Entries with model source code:
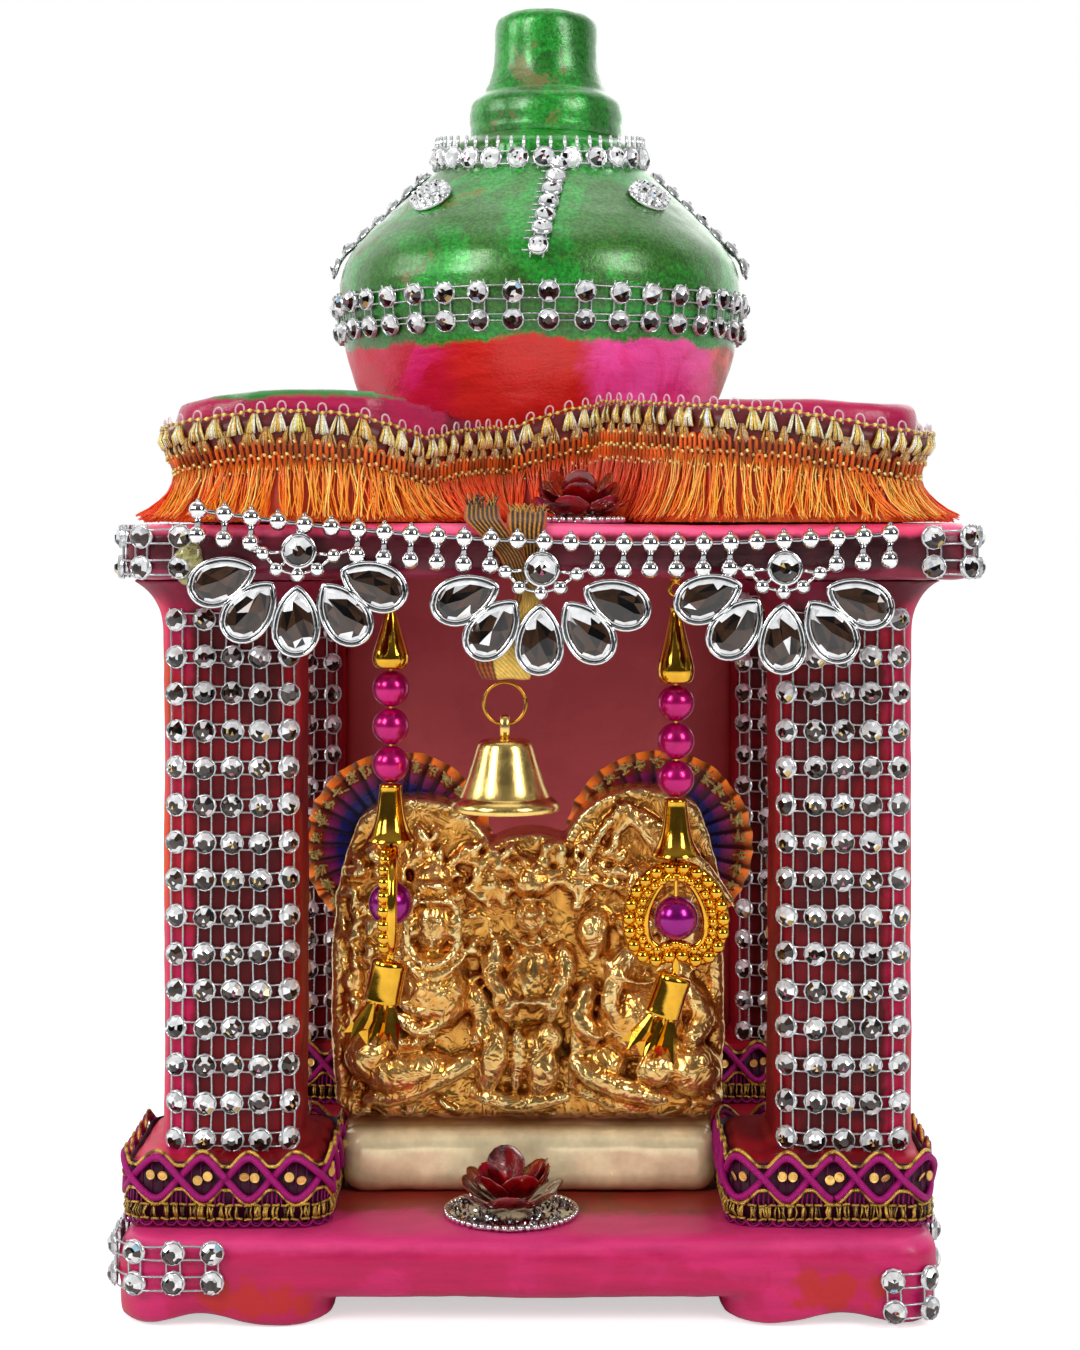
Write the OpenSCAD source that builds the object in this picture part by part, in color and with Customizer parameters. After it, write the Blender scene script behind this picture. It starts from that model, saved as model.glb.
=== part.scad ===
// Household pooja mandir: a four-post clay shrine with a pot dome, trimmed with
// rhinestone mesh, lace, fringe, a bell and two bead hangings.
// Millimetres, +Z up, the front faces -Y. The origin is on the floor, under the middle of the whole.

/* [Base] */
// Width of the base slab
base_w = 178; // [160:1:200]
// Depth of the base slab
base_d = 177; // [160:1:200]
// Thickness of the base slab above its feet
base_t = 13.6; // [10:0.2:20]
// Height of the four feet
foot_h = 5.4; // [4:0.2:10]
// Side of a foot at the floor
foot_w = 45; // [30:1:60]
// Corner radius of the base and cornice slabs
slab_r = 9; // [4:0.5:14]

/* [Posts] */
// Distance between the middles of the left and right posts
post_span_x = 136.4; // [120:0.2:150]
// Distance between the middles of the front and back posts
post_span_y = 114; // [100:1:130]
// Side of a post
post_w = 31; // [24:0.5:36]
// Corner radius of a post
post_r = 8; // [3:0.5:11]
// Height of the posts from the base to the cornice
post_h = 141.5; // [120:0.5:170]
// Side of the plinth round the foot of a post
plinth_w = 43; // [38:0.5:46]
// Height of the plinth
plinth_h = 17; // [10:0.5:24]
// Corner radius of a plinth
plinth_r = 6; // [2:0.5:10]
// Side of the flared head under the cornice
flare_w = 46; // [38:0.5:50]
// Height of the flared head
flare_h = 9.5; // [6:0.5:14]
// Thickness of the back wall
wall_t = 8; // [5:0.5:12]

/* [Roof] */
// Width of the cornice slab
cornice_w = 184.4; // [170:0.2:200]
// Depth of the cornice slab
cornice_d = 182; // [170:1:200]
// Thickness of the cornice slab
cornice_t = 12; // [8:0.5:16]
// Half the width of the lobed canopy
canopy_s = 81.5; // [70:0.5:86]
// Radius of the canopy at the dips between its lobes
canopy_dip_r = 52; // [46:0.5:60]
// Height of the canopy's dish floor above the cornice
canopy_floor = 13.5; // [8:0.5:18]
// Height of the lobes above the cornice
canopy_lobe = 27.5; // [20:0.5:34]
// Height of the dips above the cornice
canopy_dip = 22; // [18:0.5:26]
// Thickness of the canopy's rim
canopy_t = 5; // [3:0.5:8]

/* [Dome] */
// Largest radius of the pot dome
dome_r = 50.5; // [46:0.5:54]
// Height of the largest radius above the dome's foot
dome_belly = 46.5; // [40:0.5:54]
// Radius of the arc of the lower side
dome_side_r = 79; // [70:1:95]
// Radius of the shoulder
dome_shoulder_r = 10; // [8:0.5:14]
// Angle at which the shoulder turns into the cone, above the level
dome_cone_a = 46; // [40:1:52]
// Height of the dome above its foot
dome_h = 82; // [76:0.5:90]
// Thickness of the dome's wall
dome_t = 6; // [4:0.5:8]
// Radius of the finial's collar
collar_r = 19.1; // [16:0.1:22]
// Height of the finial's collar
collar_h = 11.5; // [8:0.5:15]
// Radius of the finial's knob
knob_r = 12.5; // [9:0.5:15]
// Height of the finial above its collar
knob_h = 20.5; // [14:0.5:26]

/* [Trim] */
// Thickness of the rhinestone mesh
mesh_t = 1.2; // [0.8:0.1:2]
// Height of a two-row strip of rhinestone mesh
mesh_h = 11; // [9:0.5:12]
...
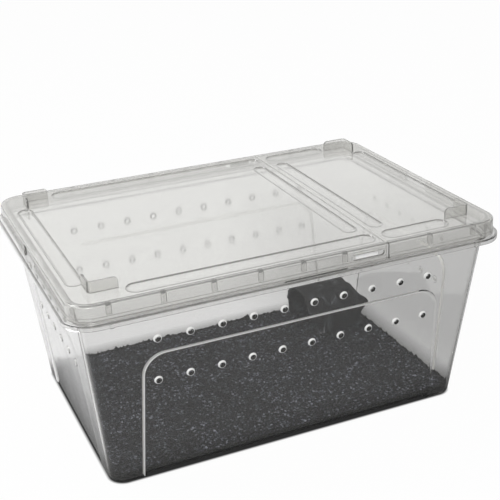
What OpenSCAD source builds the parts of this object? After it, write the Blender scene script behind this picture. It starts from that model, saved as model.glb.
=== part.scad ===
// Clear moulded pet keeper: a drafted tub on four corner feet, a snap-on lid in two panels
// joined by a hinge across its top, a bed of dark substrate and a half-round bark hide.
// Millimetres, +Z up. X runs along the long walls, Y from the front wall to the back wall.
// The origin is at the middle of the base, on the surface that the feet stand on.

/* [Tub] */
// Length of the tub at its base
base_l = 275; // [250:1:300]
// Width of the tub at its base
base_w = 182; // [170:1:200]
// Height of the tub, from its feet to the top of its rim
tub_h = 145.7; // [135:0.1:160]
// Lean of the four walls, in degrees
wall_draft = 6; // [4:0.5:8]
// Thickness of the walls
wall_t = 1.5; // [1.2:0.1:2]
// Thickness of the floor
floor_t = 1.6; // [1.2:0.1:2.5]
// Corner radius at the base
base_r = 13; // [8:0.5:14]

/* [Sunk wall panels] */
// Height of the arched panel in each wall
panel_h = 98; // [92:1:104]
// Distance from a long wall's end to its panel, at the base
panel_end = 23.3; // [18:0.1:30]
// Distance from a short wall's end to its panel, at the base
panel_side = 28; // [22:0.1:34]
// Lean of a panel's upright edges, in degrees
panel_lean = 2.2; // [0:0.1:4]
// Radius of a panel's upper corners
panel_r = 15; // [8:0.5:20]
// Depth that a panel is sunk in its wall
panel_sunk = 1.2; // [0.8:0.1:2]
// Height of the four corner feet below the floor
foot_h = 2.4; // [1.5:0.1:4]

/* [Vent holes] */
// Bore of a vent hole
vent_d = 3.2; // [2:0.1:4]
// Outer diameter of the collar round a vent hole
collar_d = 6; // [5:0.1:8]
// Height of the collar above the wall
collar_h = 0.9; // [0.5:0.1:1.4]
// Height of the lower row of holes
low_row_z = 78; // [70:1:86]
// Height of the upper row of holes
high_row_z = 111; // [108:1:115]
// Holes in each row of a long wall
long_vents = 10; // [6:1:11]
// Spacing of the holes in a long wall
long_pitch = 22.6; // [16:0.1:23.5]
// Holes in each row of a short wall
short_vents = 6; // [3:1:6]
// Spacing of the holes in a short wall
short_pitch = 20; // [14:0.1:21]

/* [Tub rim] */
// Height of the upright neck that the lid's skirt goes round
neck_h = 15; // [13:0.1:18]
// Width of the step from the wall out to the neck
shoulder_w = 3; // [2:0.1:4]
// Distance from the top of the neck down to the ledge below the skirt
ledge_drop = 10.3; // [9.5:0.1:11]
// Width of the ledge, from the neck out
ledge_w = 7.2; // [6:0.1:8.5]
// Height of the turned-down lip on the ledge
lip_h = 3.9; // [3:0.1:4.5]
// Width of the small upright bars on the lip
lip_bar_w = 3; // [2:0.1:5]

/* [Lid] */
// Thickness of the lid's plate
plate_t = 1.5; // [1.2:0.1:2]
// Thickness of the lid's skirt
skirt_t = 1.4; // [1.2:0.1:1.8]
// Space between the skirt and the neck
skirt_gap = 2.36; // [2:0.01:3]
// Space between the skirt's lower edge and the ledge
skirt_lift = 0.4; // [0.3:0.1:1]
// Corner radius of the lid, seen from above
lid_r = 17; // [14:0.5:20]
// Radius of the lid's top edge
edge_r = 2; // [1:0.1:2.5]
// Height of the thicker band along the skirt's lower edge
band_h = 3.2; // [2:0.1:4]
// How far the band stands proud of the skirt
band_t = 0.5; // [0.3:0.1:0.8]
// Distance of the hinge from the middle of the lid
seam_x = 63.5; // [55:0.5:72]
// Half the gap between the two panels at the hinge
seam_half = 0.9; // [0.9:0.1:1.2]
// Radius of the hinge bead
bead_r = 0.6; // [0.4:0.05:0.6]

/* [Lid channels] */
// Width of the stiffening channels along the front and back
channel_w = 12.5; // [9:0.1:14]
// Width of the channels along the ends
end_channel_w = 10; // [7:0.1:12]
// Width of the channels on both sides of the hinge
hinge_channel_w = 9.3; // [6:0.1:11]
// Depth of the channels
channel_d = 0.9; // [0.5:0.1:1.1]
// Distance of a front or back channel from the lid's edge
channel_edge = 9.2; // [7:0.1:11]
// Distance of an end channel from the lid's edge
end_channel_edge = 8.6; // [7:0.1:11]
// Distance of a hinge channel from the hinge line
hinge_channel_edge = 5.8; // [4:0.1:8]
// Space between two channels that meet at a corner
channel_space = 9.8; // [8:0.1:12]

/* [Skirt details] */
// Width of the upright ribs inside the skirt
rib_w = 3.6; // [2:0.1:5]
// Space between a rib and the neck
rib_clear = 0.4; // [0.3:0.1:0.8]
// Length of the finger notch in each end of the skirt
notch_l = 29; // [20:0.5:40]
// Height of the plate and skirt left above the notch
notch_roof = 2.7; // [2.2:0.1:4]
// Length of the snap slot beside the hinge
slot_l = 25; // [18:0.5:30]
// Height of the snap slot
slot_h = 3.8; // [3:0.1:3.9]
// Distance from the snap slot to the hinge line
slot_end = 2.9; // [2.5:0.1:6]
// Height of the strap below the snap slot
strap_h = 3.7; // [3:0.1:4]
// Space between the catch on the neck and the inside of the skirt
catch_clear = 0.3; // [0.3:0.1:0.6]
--
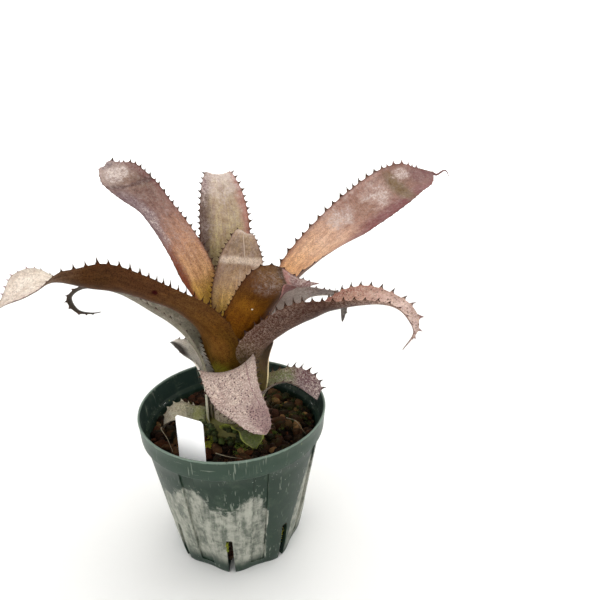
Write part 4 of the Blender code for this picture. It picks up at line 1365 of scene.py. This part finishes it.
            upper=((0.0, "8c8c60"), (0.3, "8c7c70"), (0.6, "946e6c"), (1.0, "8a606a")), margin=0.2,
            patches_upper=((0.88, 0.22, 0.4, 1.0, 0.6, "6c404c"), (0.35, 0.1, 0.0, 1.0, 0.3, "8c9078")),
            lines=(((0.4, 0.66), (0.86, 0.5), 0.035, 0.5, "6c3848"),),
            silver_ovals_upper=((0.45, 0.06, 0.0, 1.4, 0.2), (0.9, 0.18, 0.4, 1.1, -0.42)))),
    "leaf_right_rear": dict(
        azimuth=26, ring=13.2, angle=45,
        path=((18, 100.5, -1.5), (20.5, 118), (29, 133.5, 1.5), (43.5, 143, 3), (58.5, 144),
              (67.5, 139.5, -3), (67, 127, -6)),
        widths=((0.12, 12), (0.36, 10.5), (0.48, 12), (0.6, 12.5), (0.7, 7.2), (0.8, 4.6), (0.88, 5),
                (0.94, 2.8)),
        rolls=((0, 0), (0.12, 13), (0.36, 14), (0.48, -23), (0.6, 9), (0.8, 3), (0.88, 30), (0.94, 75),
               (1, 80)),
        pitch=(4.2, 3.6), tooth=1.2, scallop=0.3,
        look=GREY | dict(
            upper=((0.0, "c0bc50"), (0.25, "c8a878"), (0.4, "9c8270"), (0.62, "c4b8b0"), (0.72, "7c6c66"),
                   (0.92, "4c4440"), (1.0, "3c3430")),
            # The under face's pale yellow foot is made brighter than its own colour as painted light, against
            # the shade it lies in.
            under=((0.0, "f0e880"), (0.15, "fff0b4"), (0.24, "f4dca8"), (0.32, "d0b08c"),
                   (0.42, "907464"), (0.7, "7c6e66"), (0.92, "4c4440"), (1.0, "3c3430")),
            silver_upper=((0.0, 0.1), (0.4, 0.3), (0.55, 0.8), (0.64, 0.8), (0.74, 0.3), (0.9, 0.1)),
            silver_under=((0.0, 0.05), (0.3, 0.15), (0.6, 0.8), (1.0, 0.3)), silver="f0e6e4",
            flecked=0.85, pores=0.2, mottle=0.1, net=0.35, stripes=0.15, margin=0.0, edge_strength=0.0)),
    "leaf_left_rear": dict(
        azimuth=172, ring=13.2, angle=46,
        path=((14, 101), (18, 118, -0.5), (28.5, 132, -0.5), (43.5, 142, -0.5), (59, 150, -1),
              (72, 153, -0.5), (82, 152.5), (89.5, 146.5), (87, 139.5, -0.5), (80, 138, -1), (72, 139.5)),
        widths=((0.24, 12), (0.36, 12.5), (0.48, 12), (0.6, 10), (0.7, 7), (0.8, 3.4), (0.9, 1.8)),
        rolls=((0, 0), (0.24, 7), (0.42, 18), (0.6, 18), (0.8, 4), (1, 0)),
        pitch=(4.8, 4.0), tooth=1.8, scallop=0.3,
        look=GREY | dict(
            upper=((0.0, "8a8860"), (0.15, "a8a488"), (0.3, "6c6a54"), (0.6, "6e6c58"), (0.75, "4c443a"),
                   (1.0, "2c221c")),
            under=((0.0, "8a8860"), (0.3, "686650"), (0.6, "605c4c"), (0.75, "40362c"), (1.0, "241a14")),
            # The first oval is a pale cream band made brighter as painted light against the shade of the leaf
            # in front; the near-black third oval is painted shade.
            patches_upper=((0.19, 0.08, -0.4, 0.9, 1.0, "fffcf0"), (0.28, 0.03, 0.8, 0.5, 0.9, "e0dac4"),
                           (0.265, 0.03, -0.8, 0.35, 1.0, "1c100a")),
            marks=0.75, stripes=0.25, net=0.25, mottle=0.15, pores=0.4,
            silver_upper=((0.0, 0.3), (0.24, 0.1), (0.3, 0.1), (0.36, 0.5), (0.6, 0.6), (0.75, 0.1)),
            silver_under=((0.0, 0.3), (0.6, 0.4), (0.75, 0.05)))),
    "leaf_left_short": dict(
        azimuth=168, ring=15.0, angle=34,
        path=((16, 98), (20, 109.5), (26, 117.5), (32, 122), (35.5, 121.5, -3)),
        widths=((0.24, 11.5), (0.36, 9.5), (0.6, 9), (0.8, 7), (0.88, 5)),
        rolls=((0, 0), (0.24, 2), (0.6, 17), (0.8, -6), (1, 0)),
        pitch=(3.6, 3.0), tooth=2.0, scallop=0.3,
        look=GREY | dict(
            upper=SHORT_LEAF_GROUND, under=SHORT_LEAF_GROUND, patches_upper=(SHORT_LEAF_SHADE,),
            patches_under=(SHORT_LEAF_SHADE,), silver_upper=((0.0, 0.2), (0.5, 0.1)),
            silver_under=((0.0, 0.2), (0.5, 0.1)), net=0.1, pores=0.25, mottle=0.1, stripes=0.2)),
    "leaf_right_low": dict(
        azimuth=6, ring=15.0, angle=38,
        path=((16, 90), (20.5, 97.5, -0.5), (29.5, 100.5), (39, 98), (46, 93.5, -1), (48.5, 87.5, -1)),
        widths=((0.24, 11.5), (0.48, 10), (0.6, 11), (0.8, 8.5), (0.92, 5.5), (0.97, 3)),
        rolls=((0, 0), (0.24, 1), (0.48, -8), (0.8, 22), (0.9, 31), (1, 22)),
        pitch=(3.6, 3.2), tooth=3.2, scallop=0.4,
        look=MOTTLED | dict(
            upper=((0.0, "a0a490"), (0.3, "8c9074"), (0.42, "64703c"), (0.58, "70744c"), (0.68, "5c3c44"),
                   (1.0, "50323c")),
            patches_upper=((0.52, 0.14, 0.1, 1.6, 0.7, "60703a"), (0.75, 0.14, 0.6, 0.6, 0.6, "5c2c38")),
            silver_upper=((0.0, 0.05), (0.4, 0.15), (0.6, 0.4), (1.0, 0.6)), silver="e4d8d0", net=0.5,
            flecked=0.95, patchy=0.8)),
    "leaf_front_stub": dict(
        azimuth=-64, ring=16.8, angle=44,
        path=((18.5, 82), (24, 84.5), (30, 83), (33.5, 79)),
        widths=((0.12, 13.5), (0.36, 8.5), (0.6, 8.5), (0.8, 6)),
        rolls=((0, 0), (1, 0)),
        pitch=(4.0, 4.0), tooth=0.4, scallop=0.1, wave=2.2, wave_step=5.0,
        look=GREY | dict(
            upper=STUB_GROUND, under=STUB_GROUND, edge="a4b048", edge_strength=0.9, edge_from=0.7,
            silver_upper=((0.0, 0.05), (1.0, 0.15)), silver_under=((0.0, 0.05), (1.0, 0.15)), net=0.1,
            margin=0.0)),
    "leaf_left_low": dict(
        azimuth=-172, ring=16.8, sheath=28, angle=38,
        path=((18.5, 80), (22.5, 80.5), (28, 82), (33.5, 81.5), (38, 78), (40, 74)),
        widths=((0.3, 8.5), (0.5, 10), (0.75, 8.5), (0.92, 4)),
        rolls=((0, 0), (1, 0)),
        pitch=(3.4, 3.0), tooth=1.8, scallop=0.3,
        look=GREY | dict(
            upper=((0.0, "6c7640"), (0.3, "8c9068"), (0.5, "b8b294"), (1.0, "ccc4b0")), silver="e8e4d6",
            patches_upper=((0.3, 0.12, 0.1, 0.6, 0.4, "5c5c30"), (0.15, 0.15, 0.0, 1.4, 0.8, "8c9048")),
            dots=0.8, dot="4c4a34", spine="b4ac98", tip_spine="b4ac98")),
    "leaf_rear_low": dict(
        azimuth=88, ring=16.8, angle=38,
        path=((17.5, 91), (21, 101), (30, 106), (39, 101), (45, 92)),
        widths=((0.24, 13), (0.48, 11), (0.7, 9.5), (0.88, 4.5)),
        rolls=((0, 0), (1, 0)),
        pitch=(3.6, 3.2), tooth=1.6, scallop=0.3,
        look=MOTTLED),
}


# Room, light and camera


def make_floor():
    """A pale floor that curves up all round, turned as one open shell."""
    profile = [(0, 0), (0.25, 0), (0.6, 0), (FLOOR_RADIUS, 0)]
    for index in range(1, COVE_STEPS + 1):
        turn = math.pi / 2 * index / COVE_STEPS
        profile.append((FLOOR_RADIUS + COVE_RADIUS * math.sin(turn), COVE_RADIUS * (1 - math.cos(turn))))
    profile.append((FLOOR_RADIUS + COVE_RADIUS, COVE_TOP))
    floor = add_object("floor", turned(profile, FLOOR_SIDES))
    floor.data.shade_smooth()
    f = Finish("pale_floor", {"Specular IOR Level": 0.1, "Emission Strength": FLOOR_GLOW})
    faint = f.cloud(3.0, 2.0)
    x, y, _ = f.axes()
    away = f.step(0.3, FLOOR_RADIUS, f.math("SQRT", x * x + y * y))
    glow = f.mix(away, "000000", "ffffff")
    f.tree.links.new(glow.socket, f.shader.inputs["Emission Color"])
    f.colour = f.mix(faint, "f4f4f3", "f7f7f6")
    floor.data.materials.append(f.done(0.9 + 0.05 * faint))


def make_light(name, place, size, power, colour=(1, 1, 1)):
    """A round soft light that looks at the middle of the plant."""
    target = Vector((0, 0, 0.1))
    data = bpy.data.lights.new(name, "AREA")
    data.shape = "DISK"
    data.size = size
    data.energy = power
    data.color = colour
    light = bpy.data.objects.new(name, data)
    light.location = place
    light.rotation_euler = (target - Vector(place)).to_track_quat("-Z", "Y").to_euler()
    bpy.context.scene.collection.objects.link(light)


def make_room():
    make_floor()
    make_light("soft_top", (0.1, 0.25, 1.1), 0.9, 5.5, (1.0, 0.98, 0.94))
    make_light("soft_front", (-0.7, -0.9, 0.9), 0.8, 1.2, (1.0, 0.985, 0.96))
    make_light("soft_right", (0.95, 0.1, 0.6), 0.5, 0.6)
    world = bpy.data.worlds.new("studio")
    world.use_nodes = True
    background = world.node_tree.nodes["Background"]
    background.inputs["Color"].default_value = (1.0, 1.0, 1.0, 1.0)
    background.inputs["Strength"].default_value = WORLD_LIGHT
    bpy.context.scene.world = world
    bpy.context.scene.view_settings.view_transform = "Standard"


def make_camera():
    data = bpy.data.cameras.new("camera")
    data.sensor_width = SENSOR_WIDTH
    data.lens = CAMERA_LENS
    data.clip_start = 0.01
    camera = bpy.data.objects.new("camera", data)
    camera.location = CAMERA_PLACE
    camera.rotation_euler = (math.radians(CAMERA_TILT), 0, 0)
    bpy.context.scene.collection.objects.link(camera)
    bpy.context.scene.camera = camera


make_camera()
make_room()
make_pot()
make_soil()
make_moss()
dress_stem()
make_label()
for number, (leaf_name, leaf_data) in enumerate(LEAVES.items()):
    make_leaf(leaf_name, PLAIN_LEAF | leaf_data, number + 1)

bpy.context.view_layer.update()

## TASK TO CARRY OUT:
Extract the lines from the line with "Write the OpenSCAD" through the line with "of the whole.". Keep both of those lines, copy everything exactly, and add nothing.

## ANSWER TO THIS EXERCISE:
Write the OpenSCAD source that builds the object in this picture part by part, in color and with Customizer parameters. After it, write the Blender scene script behind this picture. It starts from that model, saved as model.glb.
=== part.scad ===
// Household pooja mandir: a four-post clay shrine with a pot dome, trimmed with
// rhinestone mesh, lace, fringe, a bell and two bead hangings.
// Millimetres, +Z up, the front faces -Y. The origin is on the floor, under the middle of the whole.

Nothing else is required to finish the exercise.